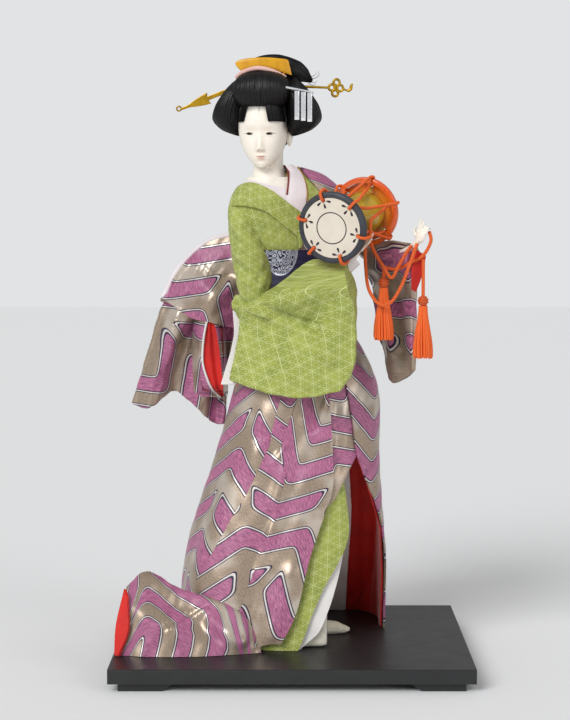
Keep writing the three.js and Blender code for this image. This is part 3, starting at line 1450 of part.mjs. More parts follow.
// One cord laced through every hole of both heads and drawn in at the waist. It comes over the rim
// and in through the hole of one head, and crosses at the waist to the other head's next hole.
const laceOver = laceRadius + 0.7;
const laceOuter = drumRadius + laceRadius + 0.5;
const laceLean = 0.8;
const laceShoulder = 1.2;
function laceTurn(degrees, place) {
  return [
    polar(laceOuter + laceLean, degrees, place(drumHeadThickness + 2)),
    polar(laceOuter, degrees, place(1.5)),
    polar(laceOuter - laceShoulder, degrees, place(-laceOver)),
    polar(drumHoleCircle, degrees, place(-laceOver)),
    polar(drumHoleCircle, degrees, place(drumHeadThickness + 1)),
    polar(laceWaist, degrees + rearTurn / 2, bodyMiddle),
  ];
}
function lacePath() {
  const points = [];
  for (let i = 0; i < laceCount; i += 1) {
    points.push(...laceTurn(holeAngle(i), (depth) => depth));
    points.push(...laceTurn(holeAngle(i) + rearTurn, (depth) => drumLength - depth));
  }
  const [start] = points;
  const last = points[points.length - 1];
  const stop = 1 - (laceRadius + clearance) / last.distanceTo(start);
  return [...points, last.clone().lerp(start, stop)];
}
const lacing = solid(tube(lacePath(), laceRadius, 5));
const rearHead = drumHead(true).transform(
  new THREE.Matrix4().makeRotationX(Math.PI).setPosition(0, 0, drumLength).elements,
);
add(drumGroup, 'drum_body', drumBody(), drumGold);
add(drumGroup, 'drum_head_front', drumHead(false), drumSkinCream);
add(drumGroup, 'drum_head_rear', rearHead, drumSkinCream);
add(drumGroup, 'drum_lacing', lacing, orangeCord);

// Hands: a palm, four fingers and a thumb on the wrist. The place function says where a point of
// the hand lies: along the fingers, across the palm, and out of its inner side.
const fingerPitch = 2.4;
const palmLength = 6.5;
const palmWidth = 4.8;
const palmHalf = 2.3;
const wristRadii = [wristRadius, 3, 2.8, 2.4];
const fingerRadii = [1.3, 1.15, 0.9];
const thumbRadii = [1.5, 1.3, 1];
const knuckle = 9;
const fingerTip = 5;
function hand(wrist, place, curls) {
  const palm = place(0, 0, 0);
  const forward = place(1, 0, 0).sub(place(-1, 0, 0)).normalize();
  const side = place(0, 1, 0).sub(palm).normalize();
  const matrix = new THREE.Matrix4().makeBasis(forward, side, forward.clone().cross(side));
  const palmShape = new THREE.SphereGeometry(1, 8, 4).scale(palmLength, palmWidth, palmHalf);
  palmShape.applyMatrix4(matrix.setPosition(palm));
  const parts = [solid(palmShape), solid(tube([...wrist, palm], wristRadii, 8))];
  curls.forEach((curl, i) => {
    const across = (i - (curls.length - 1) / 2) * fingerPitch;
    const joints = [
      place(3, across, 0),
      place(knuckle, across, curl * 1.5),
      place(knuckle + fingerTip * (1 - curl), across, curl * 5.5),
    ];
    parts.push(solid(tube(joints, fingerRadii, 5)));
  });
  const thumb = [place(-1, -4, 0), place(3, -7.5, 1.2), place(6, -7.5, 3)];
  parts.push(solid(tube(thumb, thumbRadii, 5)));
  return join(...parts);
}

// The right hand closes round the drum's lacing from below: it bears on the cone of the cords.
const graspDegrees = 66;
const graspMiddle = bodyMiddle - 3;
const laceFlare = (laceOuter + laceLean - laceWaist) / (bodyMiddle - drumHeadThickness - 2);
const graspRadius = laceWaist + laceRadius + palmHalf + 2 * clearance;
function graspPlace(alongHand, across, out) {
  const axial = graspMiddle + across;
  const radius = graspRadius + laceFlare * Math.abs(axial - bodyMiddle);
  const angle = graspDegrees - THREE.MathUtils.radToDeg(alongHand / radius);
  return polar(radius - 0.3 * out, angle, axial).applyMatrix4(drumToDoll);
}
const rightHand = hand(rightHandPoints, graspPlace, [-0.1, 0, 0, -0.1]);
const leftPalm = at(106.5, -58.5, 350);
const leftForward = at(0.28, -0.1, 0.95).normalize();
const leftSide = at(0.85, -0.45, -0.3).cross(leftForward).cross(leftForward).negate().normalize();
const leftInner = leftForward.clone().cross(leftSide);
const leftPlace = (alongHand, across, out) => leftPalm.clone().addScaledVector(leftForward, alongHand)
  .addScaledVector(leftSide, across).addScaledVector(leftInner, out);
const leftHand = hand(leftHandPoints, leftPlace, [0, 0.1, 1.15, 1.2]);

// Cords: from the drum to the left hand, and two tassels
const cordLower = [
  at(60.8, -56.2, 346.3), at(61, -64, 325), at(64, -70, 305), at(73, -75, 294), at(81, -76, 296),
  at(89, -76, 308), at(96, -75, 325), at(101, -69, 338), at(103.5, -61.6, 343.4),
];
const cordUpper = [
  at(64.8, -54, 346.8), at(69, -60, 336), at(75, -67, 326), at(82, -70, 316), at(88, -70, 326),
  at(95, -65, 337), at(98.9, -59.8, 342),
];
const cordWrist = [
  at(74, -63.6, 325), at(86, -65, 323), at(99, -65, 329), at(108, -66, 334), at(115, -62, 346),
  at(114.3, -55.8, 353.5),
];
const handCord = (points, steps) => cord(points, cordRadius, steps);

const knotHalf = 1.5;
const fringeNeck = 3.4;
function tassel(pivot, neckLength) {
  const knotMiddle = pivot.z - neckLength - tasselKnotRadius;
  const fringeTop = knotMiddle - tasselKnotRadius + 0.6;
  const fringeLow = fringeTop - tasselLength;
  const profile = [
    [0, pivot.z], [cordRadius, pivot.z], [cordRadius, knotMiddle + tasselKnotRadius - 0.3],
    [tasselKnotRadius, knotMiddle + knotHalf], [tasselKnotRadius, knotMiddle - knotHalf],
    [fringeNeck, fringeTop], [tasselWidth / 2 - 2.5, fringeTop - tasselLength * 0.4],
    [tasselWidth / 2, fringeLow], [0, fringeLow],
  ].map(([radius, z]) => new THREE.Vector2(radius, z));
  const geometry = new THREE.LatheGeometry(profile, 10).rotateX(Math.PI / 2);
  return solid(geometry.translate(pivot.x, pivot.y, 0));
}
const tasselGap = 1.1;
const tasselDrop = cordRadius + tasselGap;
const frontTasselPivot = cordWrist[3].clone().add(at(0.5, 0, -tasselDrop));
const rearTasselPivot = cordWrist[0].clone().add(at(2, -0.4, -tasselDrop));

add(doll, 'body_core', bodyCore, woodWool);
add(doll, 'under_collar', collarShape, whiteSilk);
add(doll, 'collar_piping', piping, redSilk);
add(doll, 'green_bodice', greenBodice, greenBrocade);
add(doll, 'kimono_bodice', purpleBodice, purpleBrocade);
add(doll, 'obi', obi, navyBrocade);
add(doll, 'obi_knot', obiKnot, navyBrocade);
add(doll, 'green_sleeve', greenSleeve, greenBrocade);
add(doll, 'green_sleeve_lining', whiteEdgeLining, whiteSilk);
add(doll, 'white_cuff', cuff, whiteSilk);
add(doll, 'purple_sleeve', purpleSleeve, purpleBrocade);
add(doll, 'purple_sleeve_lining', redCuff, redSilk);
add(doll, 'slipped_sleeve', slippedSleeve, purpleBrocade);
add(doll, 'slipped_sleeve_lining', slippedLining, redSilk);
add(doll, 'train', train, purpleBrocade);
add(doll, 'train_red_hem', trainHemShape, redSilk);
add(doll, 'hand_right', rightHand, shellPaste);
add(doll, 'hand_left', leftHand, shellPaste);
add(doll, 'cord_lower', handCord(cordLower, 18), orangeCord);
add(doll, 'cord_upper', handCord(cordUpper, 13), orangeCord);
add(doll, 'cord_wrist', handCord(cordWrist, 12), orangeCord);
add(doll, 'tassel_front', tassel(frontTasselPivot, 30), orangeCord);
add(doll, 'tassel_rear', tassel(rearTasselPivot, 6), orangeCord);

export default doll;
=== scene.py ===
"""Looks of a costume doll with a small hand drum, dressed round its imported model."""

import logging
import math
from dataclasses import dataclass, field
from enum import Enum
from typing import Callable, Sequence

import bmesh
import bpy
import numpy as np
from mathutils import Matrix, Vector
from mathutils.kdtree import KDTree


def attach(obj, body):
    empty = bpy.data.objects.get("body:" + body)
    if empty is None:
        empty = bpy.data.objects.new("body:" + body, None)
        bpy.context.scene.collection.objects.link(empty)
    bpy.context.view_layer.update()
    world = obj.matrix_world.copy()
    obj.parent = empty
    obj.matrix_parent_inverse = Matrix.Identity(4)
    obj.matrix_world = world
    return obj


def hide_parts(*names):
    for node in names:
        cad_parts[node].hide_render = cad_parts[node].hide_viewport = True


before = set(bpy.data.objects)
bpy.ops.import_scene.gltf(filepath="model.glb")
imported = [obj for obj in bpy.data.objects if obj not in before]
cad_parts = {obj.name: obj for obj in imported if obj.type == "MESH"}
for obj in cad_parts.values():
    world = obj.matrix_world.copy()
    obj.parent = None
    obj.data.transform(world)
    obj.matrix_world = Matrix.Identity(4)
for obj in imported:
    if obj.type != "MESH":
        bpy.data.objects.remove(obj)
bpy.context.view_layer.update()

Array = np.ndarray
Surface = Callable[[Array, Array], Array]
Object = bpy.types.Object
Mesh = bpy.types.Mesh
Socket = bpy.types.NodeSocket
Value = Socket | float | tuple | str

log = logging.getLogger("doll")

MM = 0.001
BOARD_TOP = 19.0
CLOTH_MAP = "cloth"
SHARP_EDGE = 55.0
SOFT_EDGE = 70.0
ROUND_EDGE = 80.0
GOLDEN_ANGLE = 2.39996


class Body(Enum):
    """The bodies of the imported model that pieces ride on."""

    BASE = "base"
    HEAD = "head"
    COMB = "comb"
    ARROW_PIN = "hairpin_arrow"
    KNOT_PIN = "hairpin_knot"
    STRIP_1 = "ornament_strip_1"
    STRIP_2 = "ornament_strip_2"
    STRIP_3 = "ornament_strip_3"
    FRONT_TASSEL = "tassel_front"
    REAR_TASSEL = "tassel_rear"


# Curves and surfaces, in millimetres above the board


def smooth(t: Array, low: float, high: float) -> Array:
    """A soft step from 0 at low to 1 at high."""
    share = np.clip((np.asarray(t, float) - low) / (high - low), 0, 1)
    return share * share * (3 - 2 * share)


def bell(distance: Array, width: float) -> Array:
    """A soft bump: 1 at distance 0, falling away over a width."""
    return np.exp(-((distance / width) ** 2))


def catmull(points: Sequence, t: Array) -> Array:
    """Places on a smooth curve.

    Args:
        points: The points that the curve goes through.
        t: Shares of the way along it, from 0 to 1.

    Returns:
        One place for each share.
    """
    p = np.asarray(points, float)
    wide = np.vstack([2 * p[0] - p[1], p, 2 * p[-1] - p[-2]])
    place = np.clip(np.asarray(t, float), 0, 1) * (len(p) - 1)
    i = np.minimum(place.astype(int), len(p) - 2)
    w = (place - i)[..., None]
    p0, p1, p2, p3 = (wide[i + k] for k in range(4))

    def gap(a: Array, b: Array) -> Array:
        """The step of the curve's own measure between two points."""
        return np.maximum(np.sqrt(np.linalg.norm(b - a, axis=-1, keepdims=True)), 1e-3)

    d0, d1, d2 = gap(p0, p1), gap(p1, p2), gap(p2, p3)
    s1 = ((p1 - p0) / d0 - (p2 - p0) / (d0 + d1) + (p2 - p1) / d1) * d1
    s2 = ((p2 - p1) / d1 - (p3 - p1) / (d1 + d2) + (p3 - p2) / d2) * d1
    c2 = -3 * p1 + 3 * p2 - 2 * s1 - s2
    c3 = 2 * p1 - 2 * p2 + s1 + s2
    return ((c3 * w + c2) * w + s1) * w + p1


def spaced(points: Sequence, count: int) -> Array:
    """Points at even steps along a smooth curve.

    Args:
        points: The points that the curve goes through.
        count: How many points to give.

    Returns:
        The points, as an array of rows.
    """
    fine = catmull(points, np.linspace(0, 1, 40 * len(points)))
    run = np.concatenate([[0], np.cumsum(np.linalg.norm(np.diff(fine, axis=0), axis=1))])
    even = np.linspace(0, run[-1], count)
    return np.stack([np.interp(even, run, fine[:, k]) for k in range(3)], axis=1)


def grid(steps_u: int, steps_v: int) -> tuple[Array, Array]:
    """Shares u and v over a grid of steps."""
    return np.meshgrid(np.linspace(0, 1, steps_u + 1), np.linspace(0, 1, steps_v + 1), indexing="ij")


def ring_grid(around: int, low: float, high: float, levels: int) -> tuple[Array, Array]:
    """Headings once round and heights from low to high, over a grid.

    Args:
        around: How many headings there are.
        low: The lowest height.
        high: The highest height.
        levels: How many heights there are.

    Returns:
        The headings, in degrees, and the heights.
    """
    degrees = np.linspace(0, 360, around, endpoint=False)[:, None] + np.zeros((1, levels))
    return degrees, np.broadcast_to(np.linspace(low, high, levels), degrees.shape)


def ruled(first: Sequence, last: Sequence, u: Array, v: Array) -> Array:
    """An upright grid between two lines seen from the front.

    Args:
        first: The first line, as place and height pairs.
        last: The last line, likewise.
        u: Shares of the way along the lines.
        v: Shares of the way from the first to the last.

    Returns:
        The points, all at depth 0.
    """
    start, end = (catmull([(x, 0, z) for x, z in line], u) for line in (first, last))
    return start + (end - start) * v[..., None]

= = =

Objective » Copy out each line that contains the word "None".

Response to this exercise »
    if empty is None:
        empty = bpy.data.objects.new("body:" + body, None)
    obj.parent = None
    w = (place - i)[..., None]
    degrees = np.linspace(0, 360, around, endpoint=False)[:, None] + np.zeros((1, levels))
    return start + (end - start) * v[..., None]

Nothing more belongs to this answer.